Years earlier, exasperated Dad's specific label for legacy matters was: The "Frank Weber Curse." The chain of events that dramatically effected Generation 1, to ignite Frank's Generation 2 Wexit, and abandoned Generation 3's responses of frustration, blame, and schism. This Generation 4 granddaughter finally says: Stop the presses. Face the music. Step back and take note ...that Frank's choice to move very near to that Bahá'í House of Worship is similar to my welcoming an indigenous idol into our home.

Impossible? but I have learned: Father. Knows. Best.


Tomorrow is Another Day

Regarding my "career," over 4 forever years ago, a lengthy and shaking work consolidation compelled me to finally leave my long-term, secure job. History does repeat itself, because like Grandfather Frank, I fled a work-icane consolidation that was about to swing back with an unpredictable path. He chose to flee work to research peach trees, I chose to flee work to research my family tree that was white-washed. I needed to write our true heritage history.

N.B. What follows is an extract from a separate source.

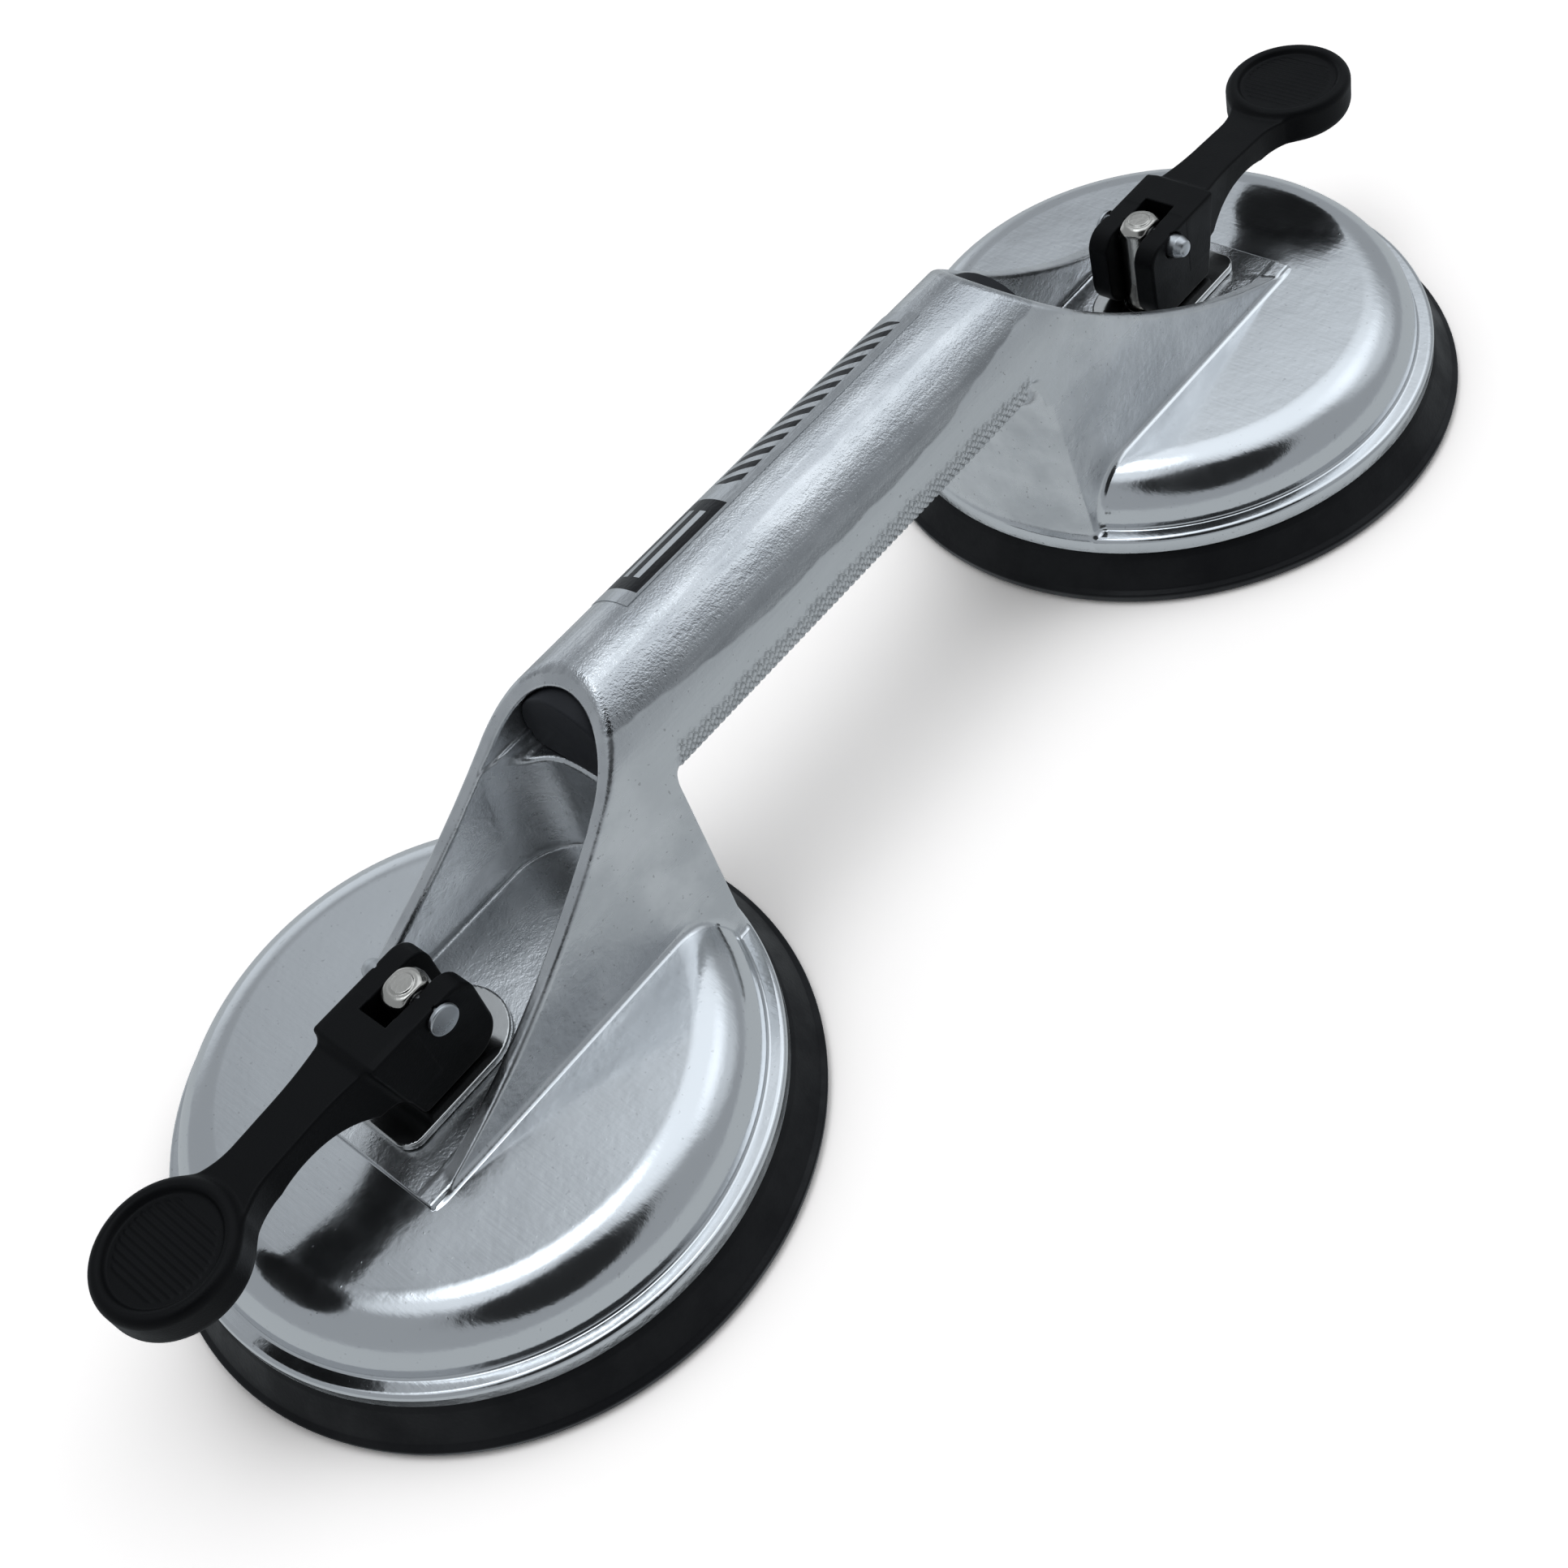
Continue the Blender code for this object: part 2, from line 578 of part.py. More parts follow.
def build_lever(prefix, hinge):
    """Fork lever with its hinge axis as the origin, modelled with u = -X."""
    side_view = [(-u, v) for u, v in block_profile()]
    block = prism("lever", side_view, -BLOCK_HALF_WIDTH, BLOCK_HALF_WIDTH, along_y)
    lever = new_object(f"{prefix}_lever", block, hinge, LEVER_PLASTIC)

    side_view = [(-u, v) for u, v in arm_profile()]
    arm = helper(f"{prefix}_arm", prism("arm", side_view, -THUMB_FILLET, THUMB_FILLET, along_y), hinge)
    plan = [(-u, y) for u, y in arm_plan()]
    high = 2.0 * CAM_DROP
    plan_block = helper(f"{prefix}_arm_plan", prism("arm_plan", plan, -high, high, along_z), hinge)
    combine(arm, "INTERSECT", plan_block)
    combine(lever, "UNION", arm)

    pad_outline = [
        (0.0, THUMB_BOTTOM - THUMB_RIM),
        (THUMB_RADIUS - 4.0 * THUMB_RIM, THUMB_BOTTOM - THUMB_RIM),
        (THUMB_RADIUS, THUMB_BOTTOM + 2.0 * THUMB_RIM),
        (THUMB_RADIUS + THUMB_RIM, THUMB_TOP - 3.0 * THUMB_RIM),
        (THUMB_RADIUS, THUMB_TOP - THUMB_RIM),
        (THUMB_RADIUS - THUMB_RIM, THUMB_TOP),
        (THUMB_DISH_RADIUS, THUMB_TOP),
        (THUMB_DISH_RADIUS - EDGE, THUMB_TOP - THUMB_DISH_DEPTH),
        (0.0, THUMB_TOP - THUMB_DISH_DEPTH),
    ]
    pad = helper(f"{prefix}_thumb_pad", turned("thumb_pad", pad_outline, THUMB_STEPS), hinge)
    pad.location.x = -THUMB_REACH
    combine(lever, "UNION", pad)

    clear = 2.0 * CAM_INNER
    slot_outline = [(-SLOT_END, -high), (clear, -high), (clear, high), (-SLOT_END, high)]
    slot = prism("lever_slot", slot_outline, -SLOT_HALF_WIDTH, SLOT_HALF_WIDTH, along_y)
    combine(lever, "DIFFERENCE", helper(f"{prefix}_lever_slot", slot, hinge))
    bore = rod_along_y(f"{prefix}_lever_bore", PIN_BORE_RADIUS, -2.0 * PIN_TIP, 2.0 * PIN_TIP, hinge)
    combine(lever, "DIFFERENCE", bore)
    seat = BLOCK_HALF_WIDTH - COUNTERBORE_DEPTH
    counterbore = rod_along_y(f"{prefix}_counterbore", COUNTERBORE_RADIUS, seat, 2.0 * PIN_TIP, hinge)
    combine(lever, "DIFFERENCE", counterbore)


def build_cup(prefix, x, turn):
    cup = new_empty(f"{prefix}_cup_axis", (x, 0.0, 0.0))
    cup.rotation_euler.z = turn
    moving = new_empty(f"{prefix}_post_axis", (0.0, 0.0, PIN_Z), cup)
    hinge = new_empty(f"{prefix}_lever_axis", (0.0, 0.0, 0.0), moving)
    build_rubber_pad(prefix, cup)
    build_wear_washer(prefix, cup)
    build_backing_plate(prefix, moving)
    build_post(prefix, moving)
    build_pivot_pin(prefix, moving)
    build_lever(prefix, hinge)


def main():
    clear_scene()
    build_casting()
    build_plugs()
    build_label()
    build_cup("left", -CUP_SPACING / 2.0, 0.0)
    build_cup("right", CUP_SPACING / 2.0, math.pi)


main()
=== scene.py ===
import json
import math

import bpy
import numpy as np
from mathutils import Matrix, Vector


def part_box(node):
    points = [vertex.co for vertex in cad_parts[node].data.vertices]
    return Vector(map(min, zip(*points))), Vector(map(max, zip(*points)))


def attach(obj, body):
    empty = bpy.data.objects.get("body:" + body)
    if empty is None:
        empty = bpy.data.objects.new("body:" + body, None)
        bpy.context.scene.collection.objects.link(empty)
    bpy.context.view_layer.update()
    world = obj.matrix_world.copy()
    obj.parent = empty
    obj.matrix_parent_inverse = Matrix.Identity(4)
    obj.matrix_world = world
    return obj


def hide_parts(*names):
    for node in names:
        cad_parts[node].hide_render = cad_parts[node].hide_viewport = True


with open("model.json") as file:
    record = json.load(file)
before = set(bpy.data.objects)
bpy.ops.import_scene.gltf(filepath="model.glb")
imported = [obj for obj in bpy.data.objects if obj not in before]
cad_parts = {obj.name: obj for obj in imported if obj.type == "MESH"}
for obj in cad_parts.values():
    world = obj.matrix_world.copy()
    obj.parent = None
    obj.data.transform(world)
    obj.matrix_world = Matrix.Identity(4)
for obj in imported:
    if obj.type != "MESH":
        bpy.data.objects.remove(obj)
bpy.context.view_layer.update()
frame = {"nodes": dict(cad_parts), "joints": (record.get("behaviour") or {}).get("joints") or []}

# Looks of the two-cup suction lifter. Shapes are written as signed distances in millimetres, in the
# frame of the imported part, and turned into fine meshes. Anything negative is inside the solid.

MM = 0.001
JOINTS = {joint["name"]: joint for joint in frame["joints"]}
COARSE = 1.0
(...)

What I learned was different than what I expected. I learned a deeper identity, and I now choose to embrace the good and the not-so-good of it. Rather than a perfect-ending Cinderella Story, my family history more resembles turbulent Gone with the Wind. The dignified and intolerant 1770's O'Hara family had to learn, the grimy way, reality through the eyes of the South’s bloody Revolutionary War. Idyllic happily-ever-after did not seem to be Daughter Scarlet O'Hara’s destiny. For me, sheltered girlhood slammed into adulthood and left me reeling. No complaints from me, after all, in the words of Scarlet: Tomorrow is another day.

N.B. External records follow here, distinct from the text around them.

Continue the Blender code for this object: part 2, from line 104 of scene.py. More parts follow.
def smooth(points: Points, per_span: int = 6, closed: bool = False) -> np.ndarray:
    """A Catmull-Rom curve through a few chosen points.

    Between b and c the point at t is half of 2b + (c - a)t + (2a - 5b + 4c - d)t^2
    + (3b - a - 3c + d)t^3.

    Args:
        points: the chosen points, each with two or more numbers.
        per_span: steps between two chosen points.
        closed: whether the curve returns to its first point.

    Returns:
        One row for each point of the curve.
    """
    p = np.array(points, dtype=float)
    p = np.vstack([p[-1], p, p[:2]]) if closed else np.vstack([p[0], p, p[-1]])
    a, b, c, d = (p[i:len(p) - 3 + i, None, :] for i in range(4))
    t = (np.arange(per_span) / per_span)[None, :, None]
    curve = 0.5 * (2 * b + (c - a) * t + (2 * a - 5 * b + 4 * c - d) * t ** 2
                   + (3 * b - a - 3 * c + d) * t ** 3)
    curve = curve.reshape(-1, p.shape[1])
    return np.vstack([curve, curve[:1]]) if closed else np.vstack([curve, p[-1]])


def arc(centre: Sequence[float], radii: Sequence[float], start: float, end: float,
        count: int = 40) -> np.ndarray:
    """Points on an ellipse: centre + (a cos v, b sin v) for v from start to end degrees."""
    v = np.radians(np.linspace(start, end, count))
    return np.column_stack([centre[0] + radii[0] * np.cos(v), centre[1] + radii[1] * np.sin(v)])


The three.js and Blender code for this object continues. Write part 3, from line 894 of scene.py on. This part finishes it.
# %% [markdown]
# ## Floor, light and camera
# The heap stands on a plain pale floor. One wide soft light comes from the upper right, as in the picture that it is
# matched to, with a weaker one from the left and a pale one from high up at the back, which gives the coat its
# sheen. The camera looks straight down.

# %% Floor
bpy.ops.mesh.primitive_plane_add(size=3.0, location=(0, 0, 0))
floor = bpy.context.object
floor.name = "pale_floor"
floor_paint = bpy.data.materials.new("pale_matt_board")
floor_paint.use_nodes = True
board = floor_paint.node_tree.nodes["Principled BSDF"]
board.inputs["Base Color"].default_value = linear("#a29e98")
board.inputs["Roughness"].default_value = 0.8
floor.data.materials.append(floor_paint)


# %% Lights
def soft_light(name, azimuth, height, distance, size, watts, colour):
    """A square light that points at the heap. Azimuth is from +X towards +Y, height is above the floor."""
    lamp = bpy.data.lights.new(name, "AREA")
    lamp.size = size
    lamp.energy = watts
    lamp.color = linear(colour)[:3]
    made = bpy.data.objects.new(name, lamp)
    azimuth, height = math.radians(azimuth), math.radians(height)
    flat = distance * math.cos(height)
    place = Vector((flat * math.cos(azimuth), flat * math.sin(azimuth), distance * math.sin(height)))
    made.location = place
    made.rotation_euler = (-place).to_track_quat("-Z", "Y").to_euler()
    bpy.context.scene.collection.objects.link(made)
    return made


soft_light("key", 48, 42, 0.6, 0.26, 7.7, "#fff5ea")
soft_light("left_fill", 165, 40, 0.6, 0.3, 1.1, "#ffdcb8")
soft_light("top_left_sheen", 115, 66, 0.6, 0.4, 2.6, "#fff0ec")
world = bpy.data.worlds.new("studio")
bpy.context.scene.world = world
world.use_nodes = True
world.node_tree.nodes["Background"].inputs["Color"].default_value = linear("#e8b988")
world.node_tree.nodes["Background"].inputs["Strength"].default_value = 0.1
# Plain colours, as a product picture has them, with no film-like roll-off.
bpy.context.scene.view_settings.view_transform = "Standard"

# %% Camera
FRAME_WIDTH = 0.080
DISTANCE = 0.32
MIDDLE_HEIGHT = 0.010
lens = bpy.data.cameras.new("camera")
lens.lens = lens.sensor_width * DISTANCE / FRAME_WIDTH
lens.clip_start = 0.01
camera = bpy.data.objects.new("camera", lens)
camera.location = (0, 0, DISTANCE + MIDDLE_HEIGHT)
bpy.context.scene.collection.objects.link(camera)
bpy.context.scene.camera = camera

If I possessed the courteous gene, like my five other siblings, ancestry bunk could have remained hidden or swept under the area rug. But the bumps were growing larger, as was cancer in 2006. Everything punctuated to me that time was ticking. For the sake of health and family, facing decades-old dust bunnies, food crumbs, and dander could no longer be avoided.

Old family matters and genetics, or my family walnut tree, continue to affect me today. To claim otherwise is living blindly or embracing indifference. When unprepared, a family weakness seems to ooze from the seams, from one generation to the next, and to the next. And it can escalate. My DNA contains flaws, but most everyone's does. We can never predict what fickle hormones and crazy circumstances will do to our minds. Heritage awareness = self-awareness.

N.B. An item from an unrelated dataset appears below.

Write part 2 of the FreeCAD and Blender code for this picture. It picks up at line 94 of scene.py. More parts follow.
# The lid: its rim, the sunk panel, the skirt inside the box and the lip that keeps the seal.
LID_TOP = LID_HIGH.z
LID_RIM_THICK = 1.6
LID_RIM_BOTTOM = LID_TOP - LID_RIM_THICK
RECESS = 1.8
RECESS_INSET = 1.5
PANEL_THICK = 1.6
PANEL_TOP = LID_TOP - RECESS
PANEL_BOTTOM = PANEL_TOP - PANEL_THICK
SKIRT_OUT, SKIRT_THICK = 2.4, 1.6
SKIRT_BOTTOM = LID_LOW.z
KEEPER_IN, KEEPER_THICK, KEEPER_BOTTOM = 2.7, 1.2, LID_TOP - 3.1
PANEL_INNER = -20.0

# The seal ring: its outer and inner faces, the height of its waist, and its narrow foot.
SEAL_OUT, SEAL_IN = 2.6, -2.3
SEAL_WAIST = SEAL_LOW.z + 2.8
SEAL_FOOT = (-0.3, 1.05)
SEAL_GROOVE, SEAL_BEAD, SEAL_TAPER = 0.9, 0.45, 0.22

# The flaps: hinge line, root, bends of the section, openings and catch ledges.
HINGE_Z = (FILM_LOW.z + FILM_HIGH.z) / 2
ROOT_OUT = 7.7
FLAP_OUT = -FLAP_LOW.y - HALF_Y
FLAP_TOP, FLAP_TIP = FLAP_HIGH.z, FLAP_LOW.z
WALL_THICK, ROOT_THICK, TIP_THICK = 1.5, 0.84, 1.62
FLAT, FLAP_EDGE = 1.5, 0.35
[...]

Both of my parents had passed years earlier, so I couldn't pull anything from their memory banks. The information I received was convoluted; revealed to me in backwards-order; in mysterious Stars Wars trilogy fashion. Information seemed to come to me rather than my seeking it. The revelations were layered, like the many clicks required on an ad-filled Internet site. Many times a fork in the road would bring an aha-moment, where I believed I had discovered a root family issue for a final writing.

Dad suspected that he knew the root family tree issue. Remembering his quiet, under-the-breath murmur years ago of the specific matter was the beginning of my first concrete clue. He believed Frank was the problem. To which I add: ...and his 1945 exit from the family. I call it "The Wexit" (Weber Exit). It is an exit that is sudden. It is unexpected. And it leaves unsettling, serious internal injuries. Like seat belt injuries from a jolting car wreck. With generational consequences.

Yet now, I somewhat modify Dad's theory. I realize that one critical piece, from which most every other family issue experienced stems, comes earlier on, deeper within Mom's family tree. I refer to early Act I of III of my play, scene Generation 1 German maternal great-Grandfather Frederick Weber's reaction to World War I events and possibly shame. Around aged 60, during Son Frank's critical and vulnerable teen years, Frederick's 1918 immersion into writing rather than communicating about critical family issues negatively effected his family. I theorize this because Generation 2 Frank avoided critical issues and then ran. Generation 3, Frank's seed, did similarly, but in more creative ways.